FADE: Selective Forgetting via Sparse LoRA and Self-Distillation
arXiv:2602.07058v1 Announce Type: new
Abstract: Machine Unlearning aims to remove the influence of specific data or concepts from trained models while preserving overall performance, a capability increasingly required by data protection regulations and responsible AI practices. Despite recent progress, unlearning in text-to-image diffusion models remains challenging due to high computational costs and the difficulty of balancing effective forgetting with retention of unrelated concepts.
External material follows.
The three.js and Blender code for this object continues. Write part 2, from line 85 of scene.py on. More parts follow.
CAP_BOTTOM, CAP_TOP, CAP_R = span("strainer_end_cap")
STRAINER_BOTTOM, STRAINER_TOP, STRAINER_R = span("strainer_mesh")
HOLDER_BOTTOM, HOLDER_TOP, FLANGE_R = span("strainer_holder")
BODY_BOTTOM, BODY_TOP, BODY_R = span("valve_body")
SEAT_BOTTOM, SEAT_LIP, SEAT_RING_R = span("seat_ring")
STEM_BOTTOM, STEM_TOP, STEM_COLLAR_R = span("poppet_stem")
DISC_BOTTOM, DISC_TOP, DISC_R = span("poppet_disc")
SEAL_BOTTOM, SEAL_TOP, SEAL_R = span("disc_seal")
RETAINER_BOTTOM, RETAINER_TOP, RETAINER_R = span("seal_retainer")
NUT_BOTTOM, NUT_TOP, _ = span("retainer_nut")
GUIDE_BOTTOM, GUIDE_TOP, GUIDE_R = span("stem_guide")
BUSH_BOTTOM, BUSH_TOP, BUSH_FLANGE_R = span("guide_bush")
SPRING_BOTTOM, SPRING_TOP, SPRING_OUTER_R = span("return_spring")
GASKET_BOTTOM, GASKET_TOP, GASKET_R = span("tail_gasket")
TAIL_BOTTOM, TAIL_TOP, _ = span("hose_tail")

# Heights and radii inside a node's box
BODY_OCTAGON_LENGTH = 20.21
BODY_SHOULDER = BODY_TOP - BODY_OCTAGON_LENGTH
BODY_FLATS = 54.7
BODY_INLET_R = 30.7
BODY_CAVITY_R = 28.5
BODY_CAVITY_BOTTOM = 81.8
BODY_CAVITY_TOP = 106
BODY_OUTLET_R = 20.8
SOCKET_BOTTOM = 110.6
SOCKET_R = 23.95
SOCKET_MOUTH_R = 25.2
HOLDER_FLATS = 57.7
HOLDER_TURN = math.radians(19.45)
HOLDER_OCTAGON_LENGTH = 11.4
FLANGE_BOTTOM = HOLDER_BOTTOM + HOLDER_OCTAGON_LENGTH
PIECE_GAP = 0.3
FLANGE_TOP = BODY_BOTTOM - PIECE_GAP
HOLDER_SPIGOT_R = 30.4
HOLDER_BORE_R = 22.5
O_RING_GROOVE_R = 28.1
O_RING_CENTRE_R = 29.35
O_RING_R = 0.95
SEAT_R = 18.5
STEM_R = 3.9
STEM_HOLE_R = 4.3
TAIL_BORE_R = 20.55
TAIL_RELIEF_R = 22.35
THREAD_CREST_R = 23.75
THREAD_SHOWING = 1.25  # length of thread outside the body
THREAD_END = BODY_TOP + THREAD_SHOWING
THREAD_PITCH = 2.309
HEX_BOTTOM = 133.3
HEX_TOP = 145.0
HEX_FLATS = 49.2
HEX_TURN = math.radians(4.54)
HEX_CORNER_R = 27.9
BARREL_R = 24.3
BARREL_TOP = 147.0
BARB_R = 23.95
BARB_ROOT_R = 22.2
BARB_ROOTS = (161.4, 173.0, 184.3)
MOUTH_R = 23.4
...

We introduce FADE (Fast Adapter for Data Erasure), a two-stage unlearning method for image generation that combines parameter localization with self-distillation. FADE first identifies parameters most responsible for the forget set using gradient-based saliency and constrains updates through sparse LoRA adapters, ensuring lightweight, localized modifications. In a second stage, FADE applies a self-distillation objective that overwrites the forgotten concept with a user-defined surrogate while preserving behavior on retained data. The resulting adapters are memory-efficient, reversible, and can be merged or removed at runtime, enabling flexible deployment in production systems. We evaluated FADE on the UnlearnCanvas benchmark and conducted ablation studies on Imagenette, Labeled Faces in the Wild, AtharvaTaras Dog Breeds Dataset, and SUN Attributes datasets, demonstrating State-of-the-Art unlearning performance with fine-grained control over the forgetting-retention trade-off. Our results demonstrate that FADE achieves strong concept erasure and high retainability across various domains, making it a suitable solution for selective unlearning in diffusion-based image generation models.